• To do: Extract each line from the entries below that has the string "Identity" in it.

• Extracted information:

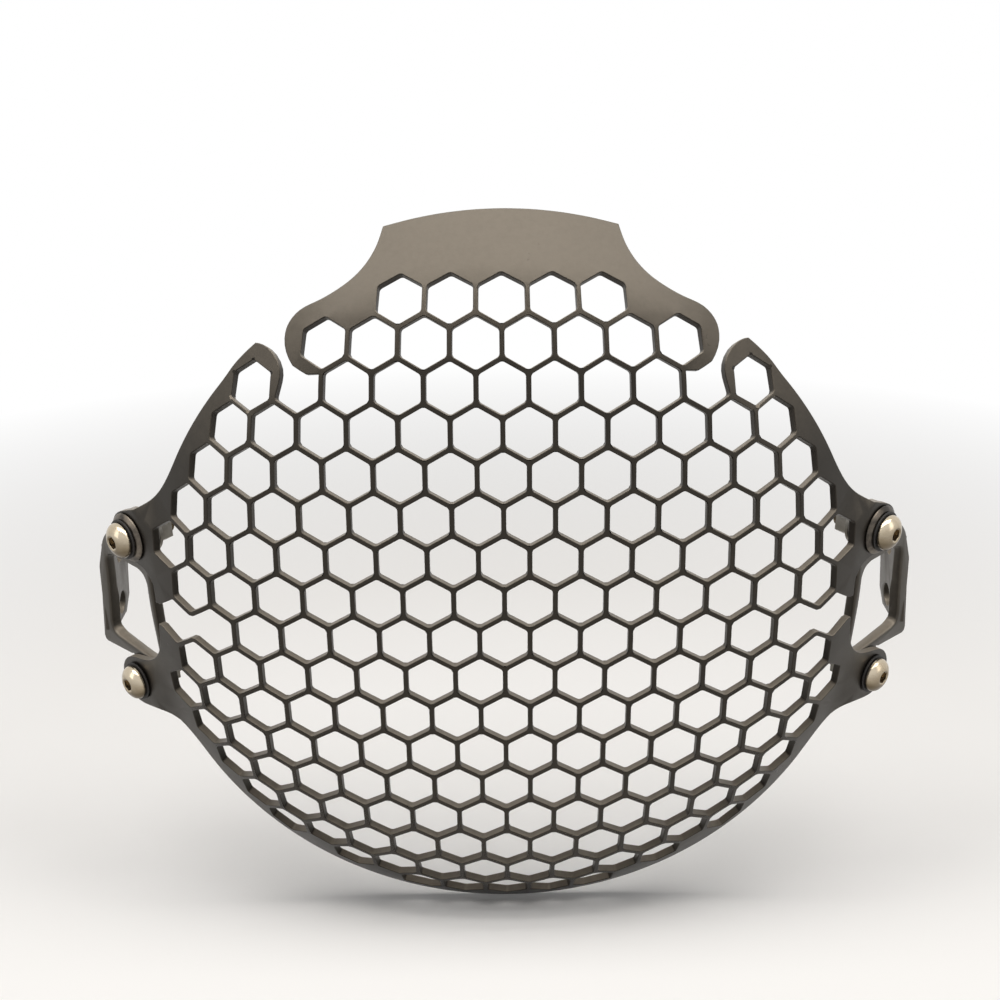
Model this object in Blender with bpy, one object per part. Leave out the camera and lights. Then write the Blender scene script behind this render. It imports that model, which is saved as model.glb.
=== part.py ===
# Motorcycle headlight guard: a pierced and pressed sheet on two side brackets
# Metres, Z up, the guard faces minus Y, left and right as seen from the front
import math
import bpy
import bmesh
import numpy as np
from mathutils import Vector, Matrix
from mathutils.geometry import delaunay_2d_cdt

# Honeycomb: rows and columns count from the top row, in steps of the pitch
PITCH = 0.0125
RIB = 0.00125
TOP_ROW = 0.0843
SIDE_INSET = 0.0049
LOW_INSET = 0.0067
LOW_PART = -0.030
RIM_BAND = 0.0014
SLIVER = 0.35
SLOT_CELL = (2, 4)
BITE_CELLS = ((8, 6), (8, 7))
SHEET = 0.0020

# Pressed shape: the slope grows from the middle and stops at the rim angle
APEX_Y = -0.060
CURL_RADIUS = 0.0893
EASE = 0.119
CURL = 0.586
RIM_ANGLE = math.radians(44.0)
BLEND = math.radians(6.0)

# Outline of the flat blank: a round border, and what stands out from it or lies inside it
BORDER = 0.0962
SIDE_STEP = 0.0012
LOW_STEP = 0.0030
MARGIN = 0.0024
PLATE_HEIGHT = 0.0123
PLATE_ANGLE = math.radians(73.5)
PLATE_FILLET = 0.0220
SLOT_WIDTH = 0.0056
SLOT_FLARE = 1.25
SLOT_TURN = math.radians(54.4)
UPPER_STEP = 0.0092
EAR_RADIUS = 0.0078
EAR_FILLET = 0.0220
EAR_ROOT = 0.0070
LOWER_STEP = 0.0174
LUG_RADIUS = 0.0080
LUG_FILLET = 0.0150

# Turn of the screws about the middle, and the flat seat of the ears
UPPER_TURN = math.radians(9.8)
LOWER_TURN = math.radians(-15.9)
SEAT_TURN = math.radians(-3.5)
SEAT_DROP = 0.0008
FLAT_RADIUS = 0.0088
FADE_RADIUS = 0.0150

# Side bracket: rail, window and strut from the border outwards, window ends as shares of the screws' turn
BRACKET = 0.0030
RAIL_STEP = 0.0050
RAIL_WIDTH = 0.0024
WINDOW_WIDTH = 0.0190
STRUT_WIDTH = 0.0038
STRUT_LEAN = 0.0042
STRUT_NECK = 0.0034
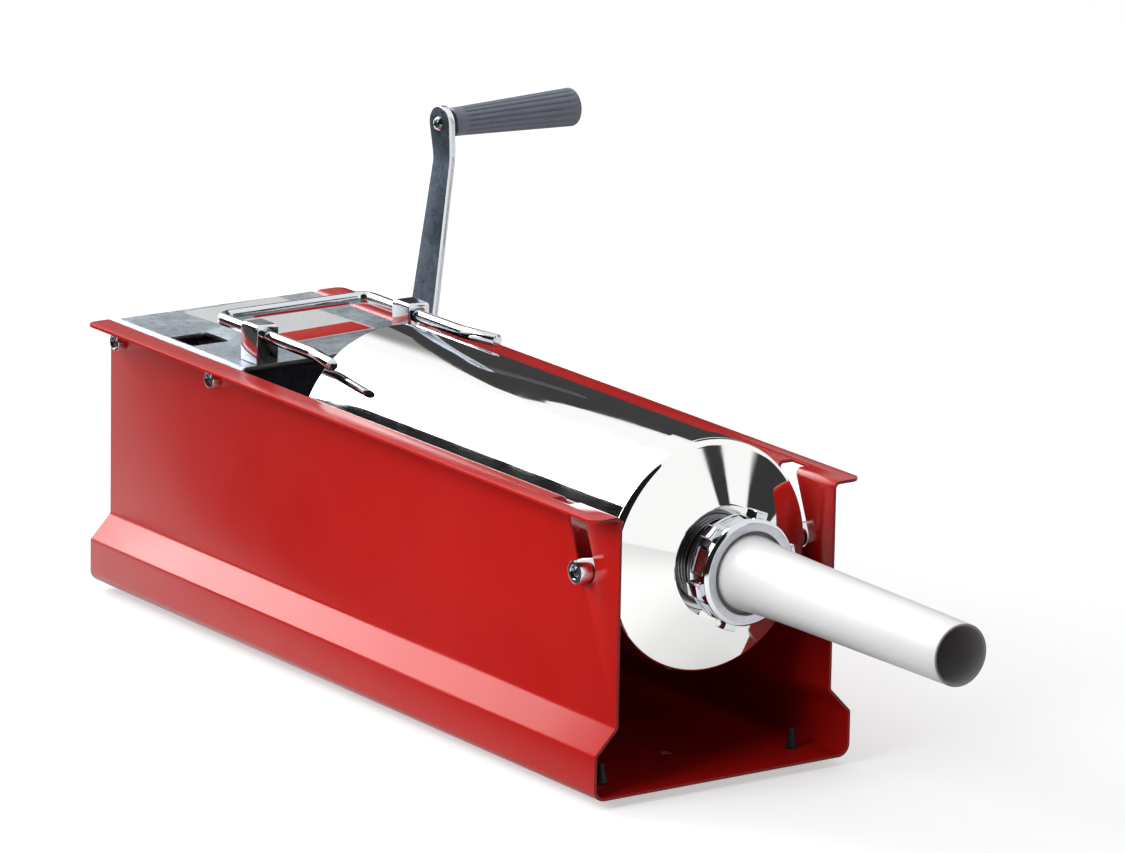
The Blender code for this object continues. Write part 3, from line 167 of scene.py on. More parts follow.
def lathe(name, profile, where, steps=96, ring=True):
    """A turned solid. The profile of radius and height runs down its outer side."""
    bm = bmesh.new()
    rows = []
    for radius, height in profile:
        if radius < 1e-7:
            rows.append([bm.verts.new(where @ Vector((0, 0, height)))])
            continue
        row = []
        for i in range(steps):
            angle = 2 * math.pi * i / steps
            point = Vector((radius * math.cos(angle), radius * math.sin(angle), height))
            row.append(bm.verts.new(where @ point))
        rows.append(row)
    pairs = list(zip(rows, rows[1:]))
    if ring:
        pairs.append((rows[-1], rows[0]))
    for upper, lower in pairs:
        for i in range(steps):
            corners = [upper[i % len(upper)], lower[i % len(lower)],
                       lower[(i + 1) % len(lower)], upper[(i + 1) % len(upper)]]
            corners = list(dict.fromkeys(corners))
            if len(corners) > 2:
                bm.faces.new(corners)
    bmesh.ops.recalc_face_normals(bm, faces=bm.faces)
    return add_object(name, bm)


def plate(name, loop, thickness, where):
    """A solid with a flat outline, centred on its thickness."""
    bm = bmesh.new()
    lower = [bm.verts.new(where @ Vector((p[0], p[1], -thickness / 2))) for p in loop]
    upper = [bm.verts.new(where @ Vector((p[0], p[1], thickness / 2))) for p in loop]
    bm.faces.new(lower[::-1])
    bm.faces.new(upper)
    for i in range(len(loop)):
        j = (i + 1) % len(loop)
        bm.faces.new((lower[i], lower[j], upper[j], upper[i]))
    bmesh.ops.recalc_face_normals(bm, faces=bm.faces)
    return add_object(name, bm)


def block(name, low, high):
    """A box between two corners."""
    loop = [(low[0], low[1]), (high[0], low[1]), (high[0], high[1]), (low[0], high[1])]
    return plate(name, loop, high[2] - low[2], at(0, 0, (low[2] + high[2]) / 2))


def merge(name, pieces):
    """Several meshes in one object."""
    bm = bmesh.new()
    for piece in pieces:
        bm.from_mesh(piece.data)
        bpy.data.objects.remove(piece, do_unlink=True)
    return add_object(name, bm)


def bake(obj):
    """Replaces an object's live modifiers by the mesh that they make."""
    bpy.context.view_layer.update()
    evaluated = obj.evaluated_get(bpy.context.evaluated_depsgraph_get())
    mesh = bpy.data.meshes.new_from_object(evaluated)
    obj.modifiers.clear()
    obj.data = mesh
    return obj


def carve(obj, tools):
    """Cuts the tools out of a piece with an exact Boolean and removes them."""
    tool = merge("carving_tool", tools)
    modifier = obj.modifiers.new("carve", "BOOLEAN")
    modifier.operation = "DIFFERENCE"
    modifier.solver = "EXACT"
    modifier.object = tool
    bake(obj)
    bpy.data.objects.remove(tool, do_unlink=True)
    return obj


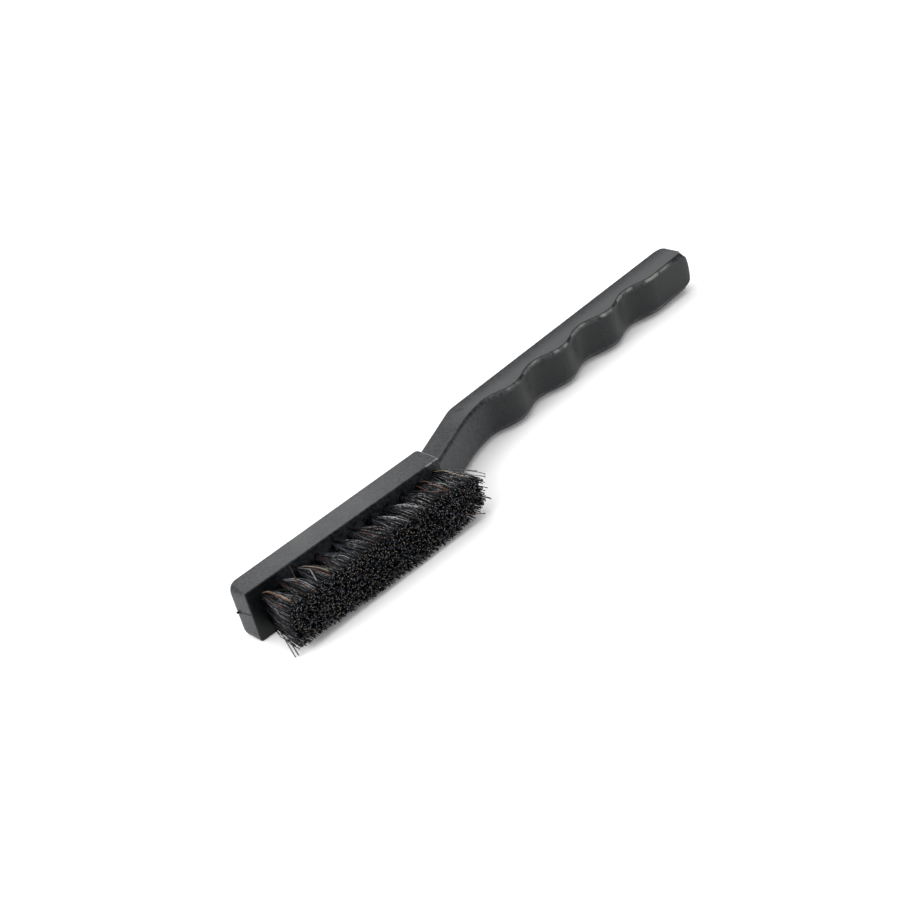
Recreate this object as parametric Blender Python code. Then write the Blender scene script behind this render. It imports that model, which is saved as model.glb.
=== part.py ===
"""Anti-static brush: a one-piece moulded head, neck and finger-grip handle with tufts set in it.

Metres, +Z up. The brush lies on its side. X runs from the head's front end to the end of the
handle, the bristles point to -Y, and Z runs across the width of the brush. The origin is the
centre of the head's lower side face, the flat face that the brush lies on.
"""
import math
import random

import bmesh
import bpy
from mathutils import Matrix, Vector

MODEL_NAME = "antistatic_brush"

# Head, a bar that grows thicker from its front end to the neck
HEAD_LENGTH = 0.07425
HEAD_WIDTH = 0.0168
HEAD_FRONT_THICKNESS = 0.0086
HEAD_REAR_THICKNESS = 0.0099
HEAD_FRONT_SLANT = 0.0008
HEAD_FRONT_CORNER = 0.0027
HEAD_REAR_CORNER = 0.0011
HEAD_FACE_CORNER = 0.0004
HEAD_FRONT_EDGE_AT_BACK = 0.0023
HEAD_FRONT_EDGE_AT_FACE = 0.0005
HEAD_EDGE = 0.0003

# Neck, which climbs from the head's rear face to the line of the handle. The drop and the step
# are what the rear face shows of itself beyond the neck, on the back and on the bristle side
NECK_ANGLE = math.radians(25.2)
NECK_RUN = 0.0223
NECK_BACK_DROP = 0.0001
NECK_FACE_STEP = 0.0015
NECK_EMBED = 0.0020
NECK_BACK_RADIUS = 0.0100
NECK_THROAT_RADIUS = 0.0450

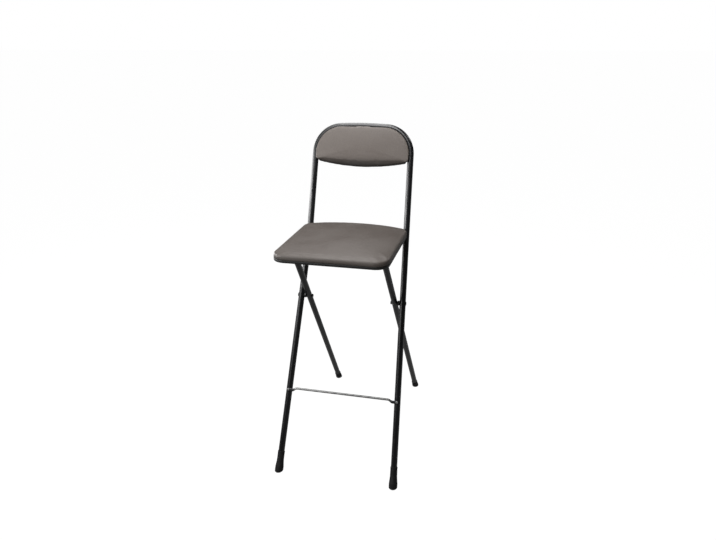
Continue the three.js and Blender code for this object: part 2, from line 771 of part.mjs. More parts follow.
const backCuts = [];
const tabFront = backBoardRear - gap;
const tabRear = tabFront - backTabThickness;
const tubeHalfChord = Math.sqrt(frontTubeRadius ** 2 - tabFront ** 2);
const hoopCornerLevel = hoopCornerRadius + hoopCrownAt(hoopHalfWidth);
const uprightSplay = (kneeHalfWidth - hoopHalfWidth) / (uprightLength + hoopCornerLevel);
const uprightHalfWidthAt = (level) => hoopHalfWidth + uprightSplay * (hoopCornerLevel - level);
const tabStandOff = tubeHalfChord + gap + backTabReach / 2;
const backTabs = [
  {
    row: "lower",
    x: uprightHalfWidthAt(backTabSideLevel) - tabStandOff,
    y: backTabSideLevel,
    size: [backTabReach, backTabWidth],
  },
  {
    row: "upper",
    x: backTabTopOffset,
    y: hoopCornerRadius + hoopCrownAt(backTabTopOffset + backTabWidth / 2) - tabStandOff,
    size: [backTabWidth, backTabReach],
  },
];
for (const [sideName, side] of sides) {
  for (const { row, x, y, size } of backTabs) {
    const tab = new THREE.BoxGeometry(...size, backTabThickness)
      .translate(side * x, y, (tabFront + tabRear) / 2);
    const tabHole = screwHole(side * x, y, tabRear, backTabThickness);
    addPiece(`back_tab_${sideName}_${row}`, cut(tab, [tabHole]), blackPaint, back);
    const backScrew = screw(
      screwShankRadius,
      backTabThickness + 2 * gap + backScrewBite,
      screwHeadRadius,
      screwHeadHeight,
    ).translate(side * x, y, tabRear - gap);
    addPiece(`back_screw_${sideName}_${row}`, backScrew, zinc, back);
    backCuts.push(rod(screwShankRadius + gap, backScrewBite + gap + overrun, screwSides)
      .translate(side * x, y, backBoardRear - overrun));
  }
}
const backBoard = plate(inset(backOutline, gap), backBoardThickness).translate(0, 0, backBoardRear);
addPiece("back_board", cut(backBoard, backCuts), plywood, back);

// The pad's side follows round the tube, laps over the tube's front and rolls in to the shoulder
const backPadRear = backBoardRear + backBoardThickness + gap;
const wrapRadius = frontTubeRadius + backFit;
const backLap = backLapDegrees * degrees;
const rollCentre = new THREE.Vector2(Math.cos(backLap), Math.sin(backLap))
  .multiplyScalar(wrapRadius + backRoll);
const backEdge = [
  ...arcPoints(0, 0, wrapRadius, Math.asin(backPadRear / wrapRadius), backLap, lapSteps),
  ...arcPoints(rollCentre.x, rollCentre.y, backRoll, backLap + Math.PI, Math.PI / 2, rollSteps).slice(1),
].map((point) => [point.x - wrapRadius, point.y]);
addPiece("back_cushion", pad(backOutline, backEdge, backCrown), vinyl, back);

// The origin lies on the floor under the middle of the stool's own depth
stool.updateMatrixWorld(true);
const extent = new THREE.Box3().setFromObject(standing, true);
standing.position.y = -(extent.min.y + extent.max.y) / 2;
stool.updateMatrixWorld(true);

export default stool;
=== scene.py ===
import math
import bmesh
import bpy
from mathutils import Matrix, Vector


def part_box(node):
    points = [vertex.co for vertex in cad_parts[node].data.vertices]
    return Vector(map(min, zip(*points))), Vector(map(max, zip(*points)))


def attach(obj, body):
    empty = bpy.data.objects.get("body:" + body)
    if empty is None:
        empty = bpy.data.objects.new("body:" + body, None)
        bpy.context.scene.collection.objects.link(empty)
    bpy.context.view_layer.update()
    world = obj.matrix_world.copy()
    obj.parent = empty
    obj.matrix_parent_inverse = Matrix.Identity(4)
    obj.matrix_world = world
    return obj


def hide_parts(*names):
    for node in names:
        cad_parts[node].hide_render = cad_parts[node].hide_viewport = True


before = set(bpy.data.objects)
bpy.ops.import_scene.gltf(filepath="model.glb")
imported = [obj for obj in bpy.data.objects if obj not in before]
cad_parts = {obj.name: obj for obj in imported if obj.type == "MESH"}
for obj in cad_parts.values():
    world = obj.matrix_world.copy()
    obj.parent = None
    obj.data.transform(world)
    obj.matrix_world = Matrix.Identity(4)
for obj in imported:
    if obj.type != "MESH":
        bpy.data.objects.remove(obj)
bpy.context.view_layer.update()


# Studio
# A white floor that runs out past the picture. Three soft boxes in front and a dull one behind light the
# stool. The boxes and strips on the left, the two panels overhead and the small lamp on the right only draw
# the light lines on its tubes.
mm = 0.001
degree = math.pi / 180

picture_width, picture_height = 716, 540
focal_pixels = 625.8
picture_middle_x, picture_middle_y = 376.85, 255.44
sensor_width = 36
camera_place = Vector((503.2, -1873.45, 1356.7)) * mm
camera_yaw, camera_pitch, camera_roll = -12.93 * degree, -19.96 * degree, -0.35 * degree

floor_reach = 40
floor_drop = 0.2 * mm
floor_colour = (0.1, 0.1, 0.1, 1)
floor_glow, floor_shine = 0.985, 0.24
backdrop_white = (1, 1, 1, 1)
room_light = 0.06

stool_middle, hoop_top, panel_middle = (0, 0, 0.9), (0, 0.15, 1.06), (0, 0.1, 1)
shoulder, upright_middle = (0.12, 0.14, 1.03), (0, 0.06, 0.85)
# Each lamp has its name, its place, the place it faces, its width and height, and its watts.
soft_boxes = [
    ("front_box_right", (0, -1.2, 2.25), stool_middle, (0.8, 0.8), 12),
    ("front_box_left", (-0.75, -0.95, 2.25), stool_middle, (0.8, 0.8), 12.5),
    ("top_box_front", (-0.1, -0.25, 1.9), panel_middle, (0.7, 0.4), 6.5),
]
back_box = ("back_box", (0.6, 1.7, 1.1), stool_middle, (1, 1), 12)
shine_boxes = [
    ("left_box_front", (-1.0, -1.37, 1.05), stool_middle, (0.8, 0.8), 4),
    ("left_box_near", (-1.2, -0.2, 1.05), stool_middle, (0.8, 0.4), 5),
    ("left_box_middle", (-1.61, -0.52, 1.05), stool_middle, (0.8, 0.8), 5),
    ("left_box_back", (-1.61, 0.52, 1.05), stool_middle, (0.8, 0.8), 8),
    ("left_strip", (-1.05, 0.1, 0.86), upright_middle, (0.9, 0.22), 3.8),
    ("front_left_strip", (-0.84, -0.7, 1.13), upright_middle, (0.6, 0.22), 5),
    ("rear_panel", (-0.65, 0.38, 2.2), stool_middle, (0.8, 0.8), 6),
    ("top_panel", (-0.1, 0.35, 1.6), hoop_top, (0.4, 0.8), 6),
    ("glint_lamp", (0.8, 0.7, 1.7), shoulder, (0.3, 0.3), 3),
]


def add_node(tree, kind, settings=None, **values):
    """A node whose inputs are set by name: a socket is linked, anything else is its value."""
    made = tree.nodes.new(kind)
    for key, value in (settings or {}).items():
        setattr(made, key, value)
    for key, value in values.items():
        socket = made.inputs[key.replace("_", " ")]
        if isinstance(value, bpy.types.NodeSocket):
            tree.links.new(value, socket)
        else:
            socket.default_value = value
    return made


def spread(tree, value, low, high, to_low=0.0, to_high=1.0):
    """Maps a span of a value onto another span, with both ends held."""
    made = add_node(tree, "ShaderNodeMapRange", {"interpolation_type": "SMOOTHSTEP"},
                    Value=value, From_Min=low, From_Max=high, To_Min=to_low, To_Max=to_high)
    return made.outputs[0]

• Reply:
    obj.matrix_parent_inverse = Matrix.Identity(4)
    obj.matrix_world = Matrix.Identity(4)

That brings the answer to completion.